Tuesday, December 14, 2010

The world is getting bigger

We have been bombarded by statistics concerning the rate of obesity in North America. Over the last 2 decades an extremely disturbing trend of increasing caloric consumption and decreasing amounts of physical activity has led to an explosion in the size of population.

It is interesting that the results of a new study by the European Commission and the Organization for Economic Co-operation and Development (E.C.D), found in a research study called Health at a Glance Europe 2010 report, is recommending that European kids learn to eat better and become more physically active.

The reason for this study and publication: The research found that the incidence of obesity had more than doubled over the past 20 years, in most EU member states, and that just over 50 percent of Europeans are now either classified as overweight or obese.

The report also found that only 1 in 5 children is physically active and the majority of these children are between the ages of 11 and 15.

There is a direct correlation between children who are obese or overweight and an increased risk of various health related issues during adulthood, such as:
  • suffering from poor health later in life
  • developing heart disease
  • developing diabetes
  • suffering from some forms of cancer, arthritis, asthmaa
  • reduced quality of life
  • premature death.
According to BBC, the five "fattest" countries include the UK and Ireland:

Five "WORST" countries:
  • UK - 24.5% of adults are obese
  • Ireland - 23%
  • Malta - 22.3%
  • Iceland - 20.1%
  • Luxembourg - 20%
Five "BEST" countries
  • Romania - 7.9%
  • Switzerland - 8.1%
  • Italy - 9.9%
  • Norway - 10%
  • Sweden - 10.2%
This is extremely worrying because the issue of obesity and weight gain has now become a world wide epidemic.

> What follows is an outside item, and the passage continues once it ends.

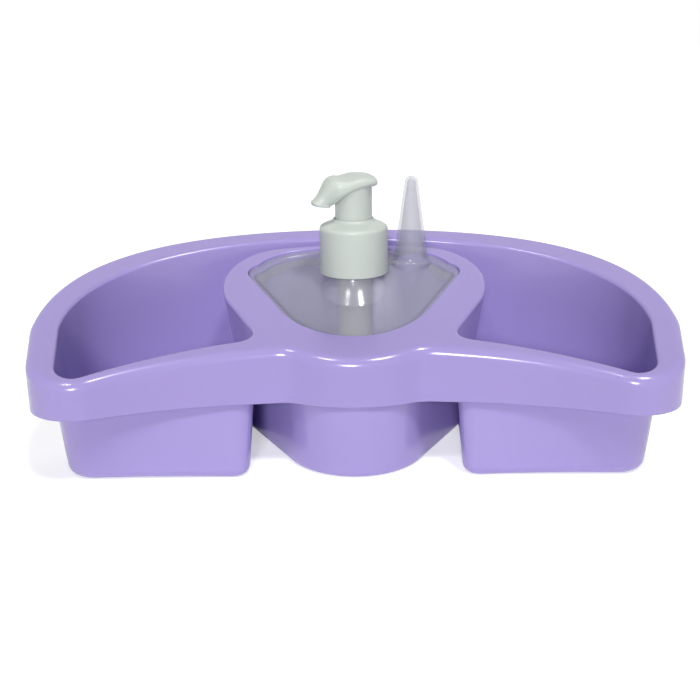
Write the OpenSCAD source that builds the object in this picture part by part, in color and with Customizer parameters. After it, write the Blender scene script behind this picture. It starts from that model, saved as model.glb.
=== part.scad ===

Africa and the far east too populations facing obesity and other weight relates issues
A United Nations conference stated that diseases such as diabetes and obesity are becoming as great a cause for concern for the African continent as malnutrition.

Research suggests that more than one-third of African women and a quarter of African men are overweight.

We need to accept responsibility for our health and wellness, but more importantly, we need to guide our children, providing them with the understanding, the tools and the skills to better manage their health, wellness and body composition.